*GIVEN REQUEST*.
From the records below, extract only the lines running from the line with "last_0 = last * wire_sides;" to the line with "obj.parent = empty", both lines included, reproducing them exactly.

*STORED RECORDS*.
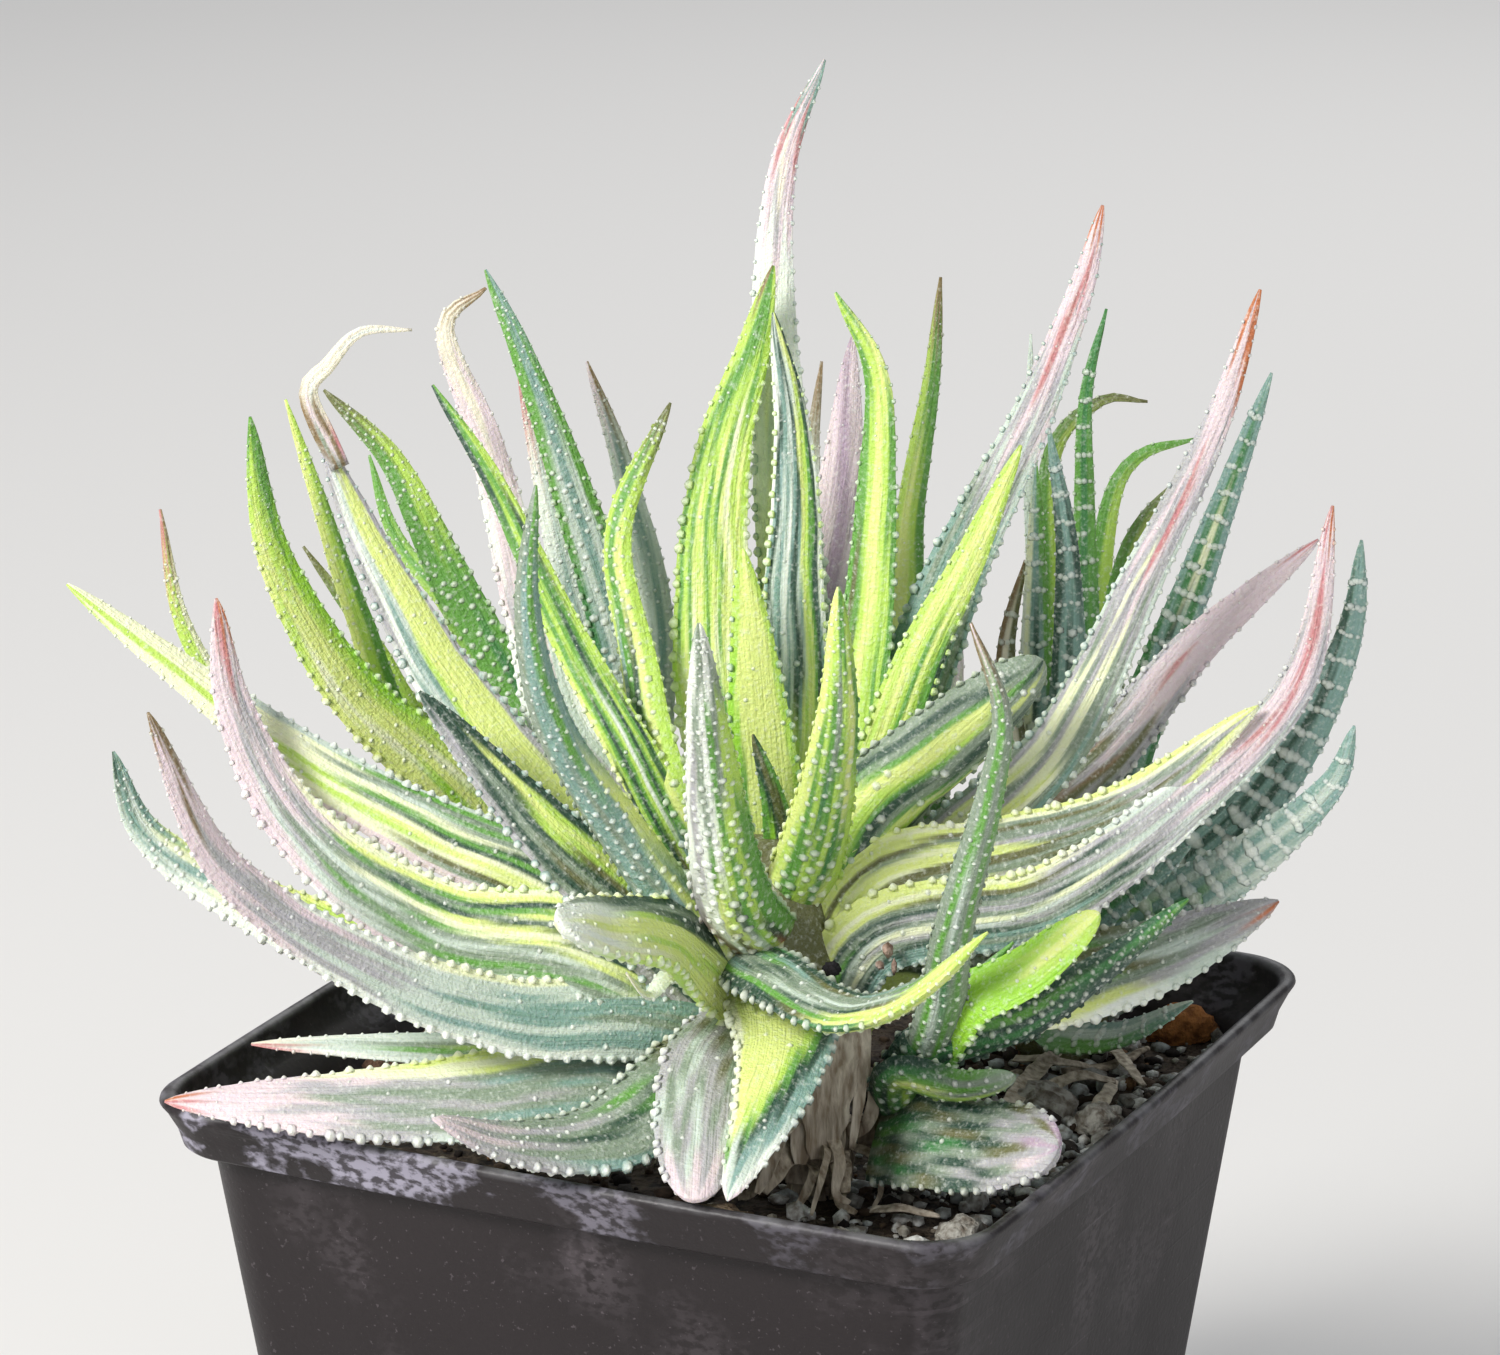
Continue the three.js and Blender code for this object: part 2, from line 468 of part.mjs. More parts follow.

---

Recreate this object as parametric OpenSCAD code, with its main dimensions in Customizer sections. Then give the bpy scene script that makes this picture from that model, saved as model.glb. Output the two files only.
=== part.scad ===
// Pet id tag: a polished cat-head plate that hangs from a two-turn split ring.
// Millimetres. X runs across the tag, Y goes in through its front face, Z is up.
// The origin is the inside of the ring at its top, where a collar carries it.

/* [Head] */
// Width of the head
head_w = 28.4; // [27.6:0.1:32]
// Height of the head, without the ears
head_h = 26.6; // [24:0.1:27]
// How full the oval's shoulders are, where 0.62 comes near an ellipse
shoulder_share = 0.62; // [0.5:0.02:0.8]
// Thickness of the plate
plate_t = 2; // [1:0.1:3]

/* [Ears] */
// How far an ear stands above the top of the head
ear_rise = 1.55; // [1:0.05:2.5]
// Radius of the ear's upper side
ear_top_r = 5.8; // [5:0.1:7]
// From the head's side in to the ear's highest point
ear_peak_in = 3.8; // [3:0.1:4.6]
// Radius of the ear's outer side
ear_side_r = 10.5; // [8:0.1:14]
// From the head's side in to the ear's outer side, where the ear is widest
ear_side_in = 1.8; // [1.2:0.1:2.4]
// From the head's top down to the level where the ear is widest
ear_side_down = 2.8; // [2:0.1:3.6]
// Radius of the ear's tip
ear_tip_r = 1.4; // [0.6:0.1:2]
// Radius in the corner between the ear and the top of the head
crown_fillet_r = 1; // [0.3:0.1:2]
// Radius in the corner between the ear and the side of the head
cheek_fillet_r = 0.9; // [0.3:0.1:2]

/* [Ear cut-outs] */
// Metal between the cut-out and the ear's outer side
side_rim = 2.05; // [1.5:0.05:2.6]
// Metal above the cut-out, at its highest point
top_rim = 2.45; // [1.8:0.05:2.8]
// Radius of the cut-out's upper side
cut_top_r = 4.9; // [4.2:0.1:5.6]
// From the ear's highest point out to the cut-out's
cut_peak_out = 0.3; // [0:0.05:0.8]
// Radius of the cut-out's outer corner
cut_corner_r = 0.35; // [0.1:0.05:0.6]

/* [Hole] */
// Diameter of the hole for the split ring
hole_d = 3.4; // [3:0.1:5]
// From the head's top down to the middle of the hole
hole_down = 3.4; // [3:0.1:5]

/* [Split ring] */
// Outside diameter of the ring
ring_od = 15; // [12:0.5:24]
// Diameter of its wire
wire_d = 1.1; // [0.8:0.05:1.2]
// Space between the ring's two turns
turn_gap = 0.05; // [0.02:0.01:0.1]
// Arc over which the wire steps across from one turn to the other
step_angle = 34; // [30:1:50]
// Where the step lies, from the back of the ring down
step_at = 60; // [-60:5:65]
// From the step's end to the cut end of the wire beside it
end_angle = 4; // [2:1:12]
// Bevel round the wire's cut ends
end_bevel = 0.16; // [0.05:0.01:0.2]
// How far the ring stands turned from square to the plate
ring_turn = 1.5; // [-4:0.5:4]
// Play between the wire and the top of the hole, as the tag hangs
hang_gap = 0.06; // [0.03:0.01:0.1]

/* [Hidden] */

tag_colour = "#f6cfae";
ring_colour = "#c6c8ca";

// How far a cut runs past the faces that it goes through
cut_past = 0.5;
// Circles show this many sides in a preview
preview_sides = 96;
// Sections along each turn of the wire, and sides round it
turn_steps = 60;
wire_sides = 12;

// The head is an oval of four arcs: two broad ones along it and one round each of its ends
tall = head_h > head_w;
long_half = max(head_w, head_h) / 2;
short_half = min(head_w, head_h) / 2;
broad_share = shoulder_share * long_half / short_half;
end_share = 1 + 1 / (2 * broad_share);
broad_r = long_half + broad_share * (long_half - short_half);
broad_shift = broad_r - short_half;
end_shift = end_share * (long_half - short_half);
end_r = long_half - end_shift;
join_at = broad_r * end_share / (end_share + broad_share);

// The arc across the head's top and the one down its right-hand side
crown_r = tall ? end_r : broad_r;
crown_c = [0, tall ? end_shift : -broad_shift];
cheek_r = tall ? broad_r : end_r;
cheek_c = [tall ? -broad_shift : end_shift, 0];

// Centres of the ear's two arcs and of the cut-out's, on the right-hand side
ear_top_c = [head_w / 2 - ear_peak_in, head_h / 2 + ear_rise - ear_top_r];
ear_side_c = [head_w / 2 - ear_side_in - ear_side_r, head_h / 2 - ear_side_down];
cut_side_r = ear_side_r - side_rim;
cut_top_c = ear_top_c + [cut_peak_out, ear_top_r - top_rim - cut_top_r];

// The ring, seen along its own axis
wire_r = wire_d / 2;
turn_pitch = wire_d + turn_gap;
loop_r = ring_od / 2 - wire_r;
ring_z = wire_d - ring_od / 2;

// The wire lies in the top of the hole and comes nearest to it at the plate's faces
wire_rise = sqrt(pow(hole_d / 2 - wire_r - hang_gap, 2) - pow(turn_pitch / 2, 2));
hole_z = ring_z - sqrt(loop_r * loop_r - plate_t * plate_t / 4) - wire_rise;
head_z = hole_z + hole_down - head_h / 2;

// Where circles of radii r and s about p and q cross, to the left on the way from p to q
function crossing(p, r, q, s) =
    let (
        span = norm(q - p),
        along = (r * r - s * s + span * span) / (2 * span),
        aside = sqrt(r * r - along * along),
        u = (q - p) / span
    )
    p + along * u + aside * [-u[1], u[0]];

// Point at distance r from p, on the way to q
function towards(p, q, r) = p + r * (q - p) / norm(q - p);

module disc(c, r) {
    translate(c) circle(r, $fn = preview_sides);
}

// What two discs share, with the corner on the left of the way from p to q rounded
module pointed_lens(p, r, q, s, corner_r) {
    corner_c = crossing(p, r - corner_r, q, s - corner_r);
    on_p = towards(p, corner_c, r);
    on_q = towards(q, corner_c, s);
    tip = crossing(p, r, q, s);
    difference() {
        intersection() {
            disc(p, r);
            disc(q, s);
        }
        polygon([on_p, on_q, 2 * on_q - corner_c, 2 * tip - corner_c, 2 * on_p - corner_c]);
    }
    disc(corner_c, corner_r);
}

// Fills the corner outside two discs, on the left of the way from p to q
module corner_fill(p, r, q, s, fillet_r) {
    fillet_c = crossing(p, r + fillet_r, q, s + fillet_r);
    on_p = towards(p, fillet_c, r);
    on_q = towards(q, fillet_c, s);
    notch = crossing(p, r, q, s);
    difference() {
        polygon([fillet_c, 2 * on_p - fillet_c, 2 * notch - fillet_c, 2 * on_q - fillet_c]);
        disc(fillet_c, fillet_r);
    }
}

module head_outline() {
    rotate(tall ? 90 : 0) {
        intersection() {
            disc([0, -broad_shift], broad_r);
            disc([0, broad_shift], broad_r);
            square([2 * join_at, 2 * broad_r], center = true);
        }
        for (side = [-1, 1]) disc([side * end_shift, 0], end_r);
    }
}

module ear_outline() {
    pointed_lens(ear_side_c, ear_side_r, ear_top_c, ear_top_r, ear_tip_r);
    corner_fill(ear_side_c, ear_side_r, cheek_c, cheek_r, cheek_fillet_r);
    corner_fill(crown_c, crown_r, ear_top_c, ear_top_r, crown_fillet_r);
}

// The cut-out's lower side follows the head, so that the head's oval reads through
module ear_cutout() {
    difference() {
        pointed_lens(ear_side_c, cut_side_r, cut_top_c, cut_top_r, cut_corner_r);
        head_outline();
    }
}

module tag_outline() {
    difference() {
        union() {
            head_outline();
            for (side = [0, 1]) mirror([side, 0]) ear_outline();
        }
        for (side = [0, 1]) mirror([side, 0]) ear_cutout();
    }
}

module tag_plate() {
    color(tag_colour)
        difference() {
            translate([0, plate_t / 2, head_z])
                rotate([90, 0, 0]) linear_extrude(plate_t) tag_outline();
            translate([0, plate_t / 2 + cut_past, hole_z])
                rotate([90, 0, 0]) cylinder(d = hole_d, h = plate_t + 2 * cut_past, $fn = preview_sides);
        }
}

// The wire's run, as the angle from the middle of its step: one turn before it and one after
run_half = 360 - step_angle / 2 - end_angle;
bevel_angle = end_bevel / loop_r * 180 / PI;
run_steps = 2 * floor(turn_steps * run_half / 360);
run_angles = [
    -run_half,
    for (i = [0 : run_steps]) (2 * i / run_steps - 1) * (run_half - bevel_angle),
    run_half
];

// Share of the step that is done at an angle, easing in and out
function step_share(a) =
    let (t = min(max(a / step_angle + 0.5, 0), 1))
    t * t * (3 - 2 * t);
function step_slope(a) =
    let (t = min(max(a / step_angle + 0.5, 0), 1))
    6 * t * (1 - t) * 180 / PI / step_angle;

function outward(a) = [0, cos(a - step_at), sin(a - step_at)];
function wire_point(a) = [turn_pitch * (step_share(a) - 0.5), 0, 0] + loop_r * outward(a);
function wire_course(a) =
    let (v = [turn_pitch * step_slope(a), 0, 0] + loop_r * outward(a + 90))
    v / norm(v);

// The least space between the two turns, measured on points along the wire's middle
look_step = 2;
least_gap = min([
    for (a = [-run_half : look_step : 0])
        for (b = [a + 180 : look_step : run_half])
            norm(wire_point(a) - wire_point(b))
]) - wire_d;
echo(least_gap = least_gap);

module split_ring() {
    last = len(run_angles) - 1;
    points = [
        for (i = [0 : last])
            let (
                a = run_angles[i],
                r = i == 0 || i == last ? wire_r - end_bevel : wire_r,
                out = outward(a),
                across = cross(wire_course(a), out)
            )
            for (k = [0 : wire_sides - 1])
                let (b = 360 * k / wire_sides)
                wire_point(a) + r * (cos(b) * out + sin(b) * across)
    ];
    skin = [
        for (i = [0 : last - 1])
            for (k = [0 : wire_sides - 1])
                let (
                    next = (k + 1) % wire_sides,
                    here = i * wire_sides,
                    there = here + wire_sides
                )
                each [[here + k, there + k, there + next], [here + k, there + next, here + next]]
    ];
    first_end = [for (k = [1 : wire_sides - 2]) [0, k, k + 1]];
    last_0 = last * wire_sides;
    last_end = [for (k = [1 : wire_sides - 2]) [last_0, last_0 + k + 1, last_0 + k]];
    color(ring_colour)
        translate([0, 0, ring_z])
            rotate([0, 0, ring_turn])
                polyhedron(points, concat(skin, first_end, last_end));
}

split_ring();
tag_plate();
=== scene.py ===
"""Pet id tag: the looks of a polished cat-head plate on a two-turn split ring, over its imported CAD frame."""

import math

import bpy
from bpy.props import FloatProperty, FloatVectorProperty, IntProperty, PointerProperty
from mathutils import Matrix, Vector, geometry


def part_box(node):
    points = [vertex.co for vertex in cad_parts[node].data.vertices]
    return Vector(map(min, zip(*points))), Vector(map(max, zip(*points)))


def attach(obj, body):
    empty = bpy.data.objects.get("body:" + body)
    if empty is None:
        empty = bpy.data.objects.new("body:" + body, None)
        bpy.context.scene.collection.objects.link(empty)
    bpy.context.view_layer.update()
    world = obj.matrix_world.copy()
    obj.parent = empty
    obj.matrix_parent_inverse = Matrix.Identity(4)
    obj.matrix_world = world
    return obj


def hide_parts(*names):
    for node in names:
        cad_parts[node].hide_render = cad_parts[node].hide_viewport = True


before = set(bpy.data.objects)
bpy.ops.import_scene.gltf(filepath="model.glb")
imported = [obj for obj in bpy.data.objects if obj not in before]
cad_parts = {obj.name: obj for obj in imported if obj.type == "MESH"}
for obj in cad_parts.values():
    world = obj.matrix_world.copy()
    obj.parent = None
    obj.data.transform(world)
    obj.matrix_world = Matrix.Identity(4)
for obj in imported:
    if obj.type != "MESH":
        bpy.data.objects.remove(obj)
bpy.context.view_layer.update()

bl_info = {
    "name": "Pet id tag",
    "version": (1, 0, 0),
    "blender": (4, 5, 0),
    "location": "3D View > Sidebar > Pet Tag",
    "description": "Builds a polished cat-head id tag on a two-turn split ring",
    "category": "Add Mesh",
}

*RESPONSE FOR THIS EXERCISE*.
    last_0 = last * wire_sides;
    last_end = [for (k = [1 : wire_sides - 2]) [last_0, last_0 + k + 1, last_0 + k]];
    color(ring_colour)
        translate([0, 0, ring_z])
            rotate([0, 0, ring_turn])
                polyhedron(points, concat(skin, first_end, last_end));
}

split_ring();
tag_plate();
=== scene.py ===
"""Pet id tag: the looks of a polished cat-head plate on a two-turn split ring, over its imported CAD frame."""

import math

import bpy
from bpy.props import FloatProperty, FloatVectorProperty, IntProperty, PointerProperty
from mathutils import Matrix, Vector, geometry


def part_box(node):
    points = [vertex.co for vertex in cad_parts[node].data.vertices]
    return Vector(map(min, zip(*points))), Vector(map(max, zip(*points)))


def attach(obj, body):
    empty = bpy.data.objects.get("body:" + body)
    if empty is None:
        empty = bpy.data.objects.new("body:" + body, None)
        bpy.context.scene.collection.objects.link(empty)
    bpy.context.view_layer.update()
    world = obj.matrix_world.copy()
    obj.parent = empty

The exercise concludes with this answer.